Helsinki Committees have influenced high-profile cases and policy shifts. They have documented war crimes during the Bosnian War and the Kosovo War, supported litigants before the European Court of Human Rights in cases concerning state responsibility, and campaigned for legislative reforms in countries seeking European Union accession. Campaigns have included monitoring elections in post-conflict settings alongside the OSCE and pressuring security services implicated in abuses in capitals like Belgrade and Zagreb. Impactful litigation and advocacy contributed to rulings on forced displacement, property restitution, and minority language rights referenced in Council of Europe jurisprudence.
Helsinki Committees have faced criticism from national authorities, political parties, and media outlets. Accusations have included politicization, alleged bias towards Western institutions such as the European Union and NATO, and disputes over funding transparency mirroring controversies that affected organizations like Open Society Foundations in some countries. In contexts of intense nationalism during the breakup of Yugoslavia, committees were sometimes targeted by state actors and accused of undermining sovereignty. Debates have also arisen over strategic choices between litigation, advocacy, and grassroots organizing, with comparisons to the operational models of Human Rights Watch and Amnesty International shaping critiques.

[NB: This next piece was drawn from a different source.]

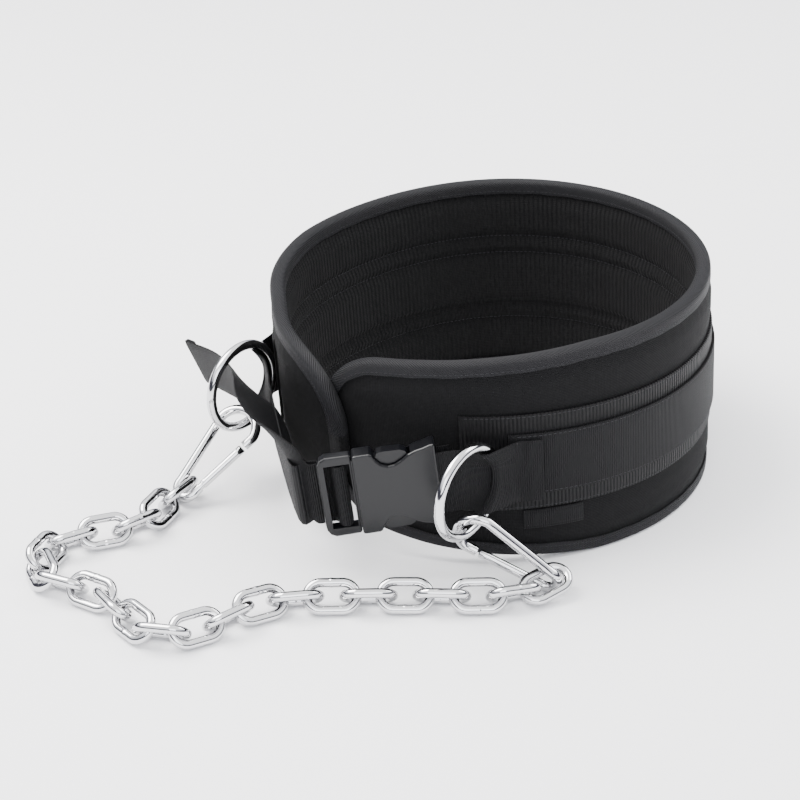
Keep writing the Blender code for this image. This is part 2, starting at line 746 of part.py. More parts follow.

Funding sources typically combine private foundations, donor states, project grants from entities such as the European Commission and multilateral agencies, and occasional membership contributions. Major donors historically included Western foundations and governmental programs linked to USAID and European bilateral assistance. Governance practices emphasize board oversight and programme audits, but committees have faced scrutiny over donor influence and the balance between donor-driven projects and locally determined priorities, echoing governance debates seen across NGOs such as Transparency International and Open Society Foundations.